Gen. Gregorio del Pilar, the boy general who held the Americans at Tirad Pass the way Leonidas of Sparta held the Persians at Thermopylae. And then there were the many barefoot revolutionaries who could barely read or write but could get wonderful military results with knives and bamboo spears.

Above them all towered the figure of Dr. Jose Protacio Rizal, one of four Asian giants in that era, the others being Mohandas Karamchand Gandhi, Rabindranath Tagore and Dr. Sun Yat Sen.

Without Rizal there could not have been a Philippine revolution. The ideology of that revolution might have been elaborated by Jacinto, the ideologue of the Katipunan, and Mabini, the foreign minister of the first Philippine Republic, but the ideas and the emotions that gave it substance and fire came from the crucible of Rizal's writings, discourses and personal sacrifices.

During the American regime in the Philippines, a false image of Rizal was foisted on the Filipino public: a Rizal who was a sworn pacifist, who was proreform but against revolution and independence from Spain. It was, of course, to the interest of the American authorities that the Filipinos be made docile by giving them as a national hero a man who absolutely abhorred shedding blood, except his own. But nothing could be farther from the truth.

Today there is abundant evidence of a Rizal who held that if reforms were not forthcoming from Spain, and he knew they were not, then he was all for independence and revolution. He was, however, against a premature irruption of that revolution as he did not want his countrymen to sit like ducks in the gunsights of the Spanish civil guards. He wanted a revolution equipped with guns that, interestingly, could only have been procured from Japan.

That his influence reached across the seas to other Asian nations is evidenced by the fact that leaders of nationalist movements from Nehru to Sukarno often cited him, sometimes with charming inaccuracy. A curious fact is that he is the only Filipino who ever bore the name Jose Rizal, but there must be about a dozen Jose Rizals in Indonesia; this writer having come across three of them in Jakarta alone.

Today, it is impossible to imagine a Philippines that never had a Jose Rizal. No Filipino can possibly understand the social history of his country without reading Rizal's two novels: Noli Me Tangere and El Filibusterismo.

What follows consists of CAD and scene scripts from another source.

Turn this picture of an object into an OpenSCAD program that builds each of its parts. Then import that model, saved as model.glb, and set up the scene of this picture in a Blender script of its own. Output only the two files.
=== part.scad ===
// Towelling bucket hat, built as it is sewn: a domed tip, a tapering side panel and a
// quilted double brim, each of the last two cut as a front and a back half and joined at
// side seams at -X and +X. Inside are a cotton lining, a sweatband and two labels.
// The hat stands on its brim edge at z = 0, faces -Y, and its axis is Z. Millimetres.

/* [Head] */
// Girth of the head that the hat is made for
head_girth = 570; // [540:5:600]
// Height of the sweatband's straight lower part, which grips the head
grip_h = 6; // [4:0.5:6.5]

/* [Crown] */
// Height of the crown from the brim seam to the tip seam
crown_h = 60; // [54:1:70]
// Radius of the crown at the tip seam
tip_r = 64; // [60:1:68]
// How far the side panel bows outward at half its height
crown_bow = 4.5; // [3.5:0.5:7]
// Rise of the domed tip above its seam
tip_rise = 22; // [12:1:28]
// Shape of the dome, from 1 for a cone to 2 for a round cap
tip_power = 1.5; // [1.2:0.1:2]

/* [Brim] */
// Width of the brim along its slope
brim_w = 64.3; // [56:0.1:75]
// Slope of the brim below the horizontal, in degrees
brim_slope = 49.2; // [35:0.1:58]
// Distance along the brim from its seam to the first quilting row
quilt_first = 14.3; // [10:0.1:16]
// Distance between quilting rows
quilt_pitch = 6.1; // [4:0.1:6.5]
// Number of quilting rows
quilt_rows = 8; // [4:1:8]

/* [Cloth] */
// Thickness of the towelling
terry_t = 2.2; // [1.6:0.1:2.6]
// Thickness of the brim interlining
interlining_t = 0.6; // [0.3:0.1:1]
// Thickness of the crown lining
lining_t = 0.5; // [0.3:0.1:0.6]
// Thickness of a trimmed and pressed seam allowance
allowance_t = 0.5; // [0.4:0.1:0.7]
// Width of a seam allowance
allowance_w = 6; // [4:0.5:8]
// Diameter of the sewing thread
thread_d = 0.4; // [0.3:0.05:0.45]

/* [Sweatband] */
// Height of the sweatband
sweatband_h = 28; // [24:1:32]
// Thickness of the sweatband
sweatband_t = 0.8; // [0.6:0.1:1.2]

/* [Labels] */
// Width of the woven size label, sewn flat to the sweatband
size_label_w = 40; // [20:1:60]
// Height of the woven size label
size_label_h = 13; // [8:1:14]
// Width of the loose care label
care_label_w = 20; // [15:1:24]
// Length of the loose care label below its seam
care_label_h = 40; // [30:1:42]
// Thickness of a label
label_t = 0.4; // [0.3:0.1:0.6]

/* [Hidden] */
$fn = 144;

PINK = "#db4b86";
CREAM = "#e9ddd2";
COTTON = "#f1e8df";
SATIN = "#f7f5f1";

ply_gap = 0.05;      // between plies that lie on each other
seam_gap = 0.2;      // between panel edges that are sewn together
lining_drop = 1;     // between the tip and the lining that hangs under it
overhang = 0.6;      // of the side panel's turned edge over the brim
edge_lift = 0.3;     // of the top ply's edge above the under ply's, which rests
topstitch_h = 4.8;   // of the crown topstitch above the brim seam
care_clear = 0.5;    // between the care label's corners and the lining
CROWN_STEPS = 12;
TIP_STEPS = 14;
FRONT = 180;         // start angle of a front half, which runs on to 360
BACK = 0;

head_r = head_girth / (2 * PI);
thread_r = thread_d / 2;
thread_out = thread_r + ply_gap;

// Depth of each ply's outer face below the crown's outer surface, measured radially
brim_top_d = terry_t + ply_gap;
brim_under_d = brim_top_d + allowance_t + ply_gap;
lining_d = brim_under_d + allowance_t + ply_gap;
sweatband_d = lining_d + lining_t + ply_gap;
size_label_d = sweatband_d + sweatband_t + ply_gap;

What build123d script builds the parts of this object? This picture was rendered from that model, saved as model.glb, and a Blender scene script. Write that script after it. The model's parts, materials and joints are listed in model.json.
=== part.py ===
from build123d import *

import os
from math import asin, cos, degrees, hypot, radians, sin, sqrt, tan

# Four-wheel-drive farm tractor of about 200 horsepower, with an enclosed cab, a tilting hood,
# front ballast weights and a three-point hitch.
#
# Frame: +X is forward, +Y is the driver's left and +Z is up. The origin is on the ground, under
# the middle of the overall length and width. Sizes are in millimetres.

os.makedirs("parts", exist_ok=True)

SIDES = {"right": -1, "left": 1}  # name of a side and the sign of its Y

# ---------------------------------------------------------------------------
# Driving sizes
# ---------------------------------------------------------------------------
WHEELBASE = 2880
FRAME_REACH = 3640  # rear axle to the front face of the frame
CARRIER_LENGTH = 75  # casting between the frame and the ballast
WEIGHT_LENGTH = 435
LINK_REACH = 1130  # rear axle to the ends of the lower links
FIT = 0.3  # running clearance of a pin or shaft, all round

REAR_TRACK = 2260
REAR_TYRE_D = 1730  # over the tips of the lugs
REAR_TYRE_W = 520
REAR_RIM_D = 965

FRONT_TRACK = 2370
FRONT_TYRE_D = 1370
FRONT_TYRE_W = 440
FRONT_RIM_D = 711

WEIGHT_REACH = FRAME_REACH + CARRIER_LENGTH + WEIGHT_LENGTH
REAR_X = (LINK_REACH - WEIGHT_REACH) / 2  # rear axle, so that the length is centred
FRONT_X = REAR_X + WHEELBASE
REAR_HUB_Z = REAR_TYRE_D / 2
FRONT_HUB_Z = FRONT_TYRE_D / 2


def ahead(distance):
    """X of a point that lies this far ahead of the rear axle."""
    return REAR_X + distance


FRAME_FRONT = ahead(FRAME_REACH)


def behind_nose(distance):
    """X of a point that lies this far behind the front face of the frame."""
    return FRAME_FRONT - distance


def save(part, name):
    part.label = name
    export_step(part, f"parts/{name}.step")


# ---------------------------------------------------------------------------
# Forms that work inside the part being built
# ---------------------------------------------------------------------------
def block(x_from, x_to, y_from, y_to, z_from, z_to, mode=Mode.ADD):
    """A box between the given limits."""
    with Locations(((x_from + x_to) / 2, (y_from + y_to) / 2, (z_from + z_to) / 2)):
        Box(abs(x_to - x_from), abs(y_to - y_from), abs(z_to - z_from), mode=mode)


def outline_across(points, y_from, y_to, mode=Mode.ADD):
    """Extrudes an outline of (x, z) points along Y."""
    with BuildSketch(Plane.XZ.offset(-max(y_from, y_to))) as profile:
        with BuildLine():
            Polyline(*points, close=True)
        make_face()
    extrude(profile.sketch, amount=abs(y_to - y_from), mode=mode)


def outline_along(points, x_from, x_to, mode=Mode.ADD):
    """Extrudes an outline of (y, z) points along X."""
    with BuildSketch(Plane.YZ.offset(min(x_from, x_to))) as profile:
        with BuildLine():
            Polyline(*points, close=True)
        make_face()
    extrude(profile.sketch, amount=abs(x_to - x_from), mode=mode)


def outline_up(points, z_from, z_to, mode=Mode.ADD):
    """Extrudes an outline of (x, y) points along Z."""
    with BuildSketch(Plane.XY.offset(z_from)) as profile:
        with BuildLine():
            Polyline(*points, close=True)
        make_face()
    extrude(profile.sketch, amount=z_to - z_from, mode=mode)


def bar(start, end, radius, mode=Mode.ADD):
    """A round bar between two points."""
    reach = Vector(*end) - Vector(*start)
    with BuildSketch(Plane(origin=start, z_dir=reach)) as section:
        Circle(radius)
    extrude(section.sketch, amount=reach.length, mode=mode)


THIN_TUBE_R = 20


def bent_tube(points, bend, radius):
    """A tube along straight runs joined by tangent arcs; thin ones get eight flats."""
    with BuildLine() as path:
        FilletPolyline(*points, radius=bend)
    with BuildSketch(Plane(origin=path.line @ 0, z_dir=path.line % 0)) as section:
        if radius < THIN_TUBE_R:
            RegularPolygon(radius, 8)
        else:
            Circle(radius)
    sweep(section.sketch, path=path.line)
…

And no foreigner can say that he knows the Filipinos if he has not read these two books.

If Rizal were to come back to life in the Philippines today, he probably would not be too disappointed with what he sees. In 100 years, despite an eternity of American governors-general and the two decades gobbled up by the Marcos regime, the Philippines has had an even dozen presidents, with a 13th to assume office in a few days.

In recent years, the luck of the Filipino has been holding out: Cory Aquino restored democratic institutions, although she was too busy surviving coups d'etat to do anything else, Fidel V. Ramos instituted far-reaching economic reforms that have enabled the country to cope well enough with the Asian financial crisis.

And now, President-elect Joseph Estrada, who once was labeled a buffoon by business circles for his inability to pronounce the word globalization, has been doing all the right things and saying all the right things, as if he has been President all his life. Maybe the Filipinos have something worth celebrating after all.

All because of one brief shining moment in history. It was so brief. But it shone.

The writer, a Filipino, is a former journalist now doing research on Southeast Asian history.